It’s the big question that divides us as nation of dog lovers - should we allow our dogs to sleep in our beds or not?
There are those pup owners who absolutely adore their pets, but will not even let them up the stairs, let alone into their bedrooms. Then there are those who find it hard to sleep at night without their treasured pooch snuggled up by their side.
So, who is in the right? And, is there any evidence backing up either party? Here we investigate both the pros and cons of allowing your four-legged friends share your bed at night.
Comfort & Emotional Support
We get it, dogs are cute and cuddly and give us a lot of attention. But, can they really help to boost our mental health? Well, yes it seems they can, and there is a lot of research to back it up too. Studies looking into the release of the oxytocin hormone during human-animal contact have found that people with pets generally have a lower heart rate, lower blood pressure and a fewer loneliness symptoms. Even during stressful situations.
Therefore, for those who are struggling to sleep at night due to stress, anxiety or loneliness, co-sleeping with their pooch, could perhaps help to aid calm and relaxation, resulting in a better night’s sleep. In fact a 2018 study in the US found that women who shared their bed with a dog felt more comforted and safe that then did sleeping with another human.
Safety & Security
For people who live alone, or the elderly, night times can often be long and lonely. For some, they can also be spent in fear of break-ins, floods or fires.
Therefore, for this particular group, having their dog close by while they sleep may help them to feel more secure. They might feel safer knowing that their dog will pick up on any strange noises during the night and alert them, or pick up on alarms or signals if they are hard of hearing. In this instance, co-sleeping with a dog could prove invaluable in terms of safety and wellbeing.
Health & Cleanliness Issues
As lovely as dogs are, they also come with their own allergens and germs, which can aggravate human allergies and other medical conditions. Dog hair, fluff and fur can heighten the symptoms of asthma or other breathing conditions and therefore if you or any of your family suffer from these, your upstairs area should be a pet-free zone at all times.
If you do make the decision to let your pet in the bed, then cleanliness should be a big priority. Make sure to give your dog regular baths using a gentle shampoo as well as brushing to remove excess hair and fur before bed.
Even if you think your dog seems clean, remember their hygiene is never going to be as good as yours. Dog dirt, bacteria and drool will accumulate on your dog’s body and paws and will therefore be transferred onto your mattress and bed linen, causing lasting damage.
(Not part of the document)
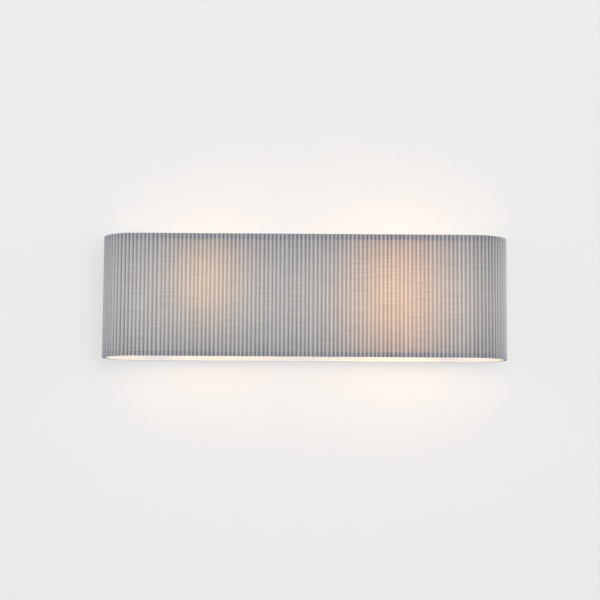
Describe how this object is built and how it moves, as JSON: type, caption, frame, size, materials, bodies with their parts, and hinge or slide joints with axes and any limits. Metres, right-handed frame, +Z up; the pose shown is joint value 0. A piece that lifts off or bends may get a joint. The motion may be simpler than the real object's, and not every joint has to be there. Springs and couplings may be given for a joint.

From a mattress hygiene point of view, we would always advise against sleeping with your pet. However, it’s your decision of course! If you are a dog co-sleeper, then it’s best to change your bed linen more regularly in a high wash, as well as vacuuming the mattress and then leaving it for a few hours to air with the windows open.
Relationship & Behavioural Issues
When it comes to relationships, bed sharing can often cause issues – both of the human and the dog kind.
Puppies, for example, should learn how to sleep alone so they don't grow up clingy and co-dependent on you. Similarly, if your dog is nervous or suffers from separation anxiety, he should not be in your bed either. A dog who suffers stress when you are away needs to practice feeling secure when not in your direct presence, such as at night.
It’s not just the dog’s emotions that could suffer either. Having a dog in your bed, could cause issues with your partner and negatively affect your love life. It’s therefore advisable for you and your partner to agree a routine that you are both happy with. You both have to feel comfortable with the arrangements to make it work for everybody involved!
The Final Opinion
Having considered all the pros and cons, it seems that both points of view could stand up equally in an argument here. Therefore, it seems that it really does depend on the dog, the human and their individual circumstances. Just like us humans, dogs come in all shapes, sizes and temperaments, therefore it’s quite impossible to make a general decision when it comes to this topic.
If you do make the decision to allow your dog to sleep in your bed, then be sure to set some strict ground-rules so that everyone is happy and knows their place. These could include;
- Only allowing him/her to jump onto your bed having been granted permission by you.
- Allowing him/her to only sleep in a certain spot on your bed – perhaps towards the bottom of the bed close to your feet.
- Making sure he/she is completely clean and washed before being allowed on the sheets.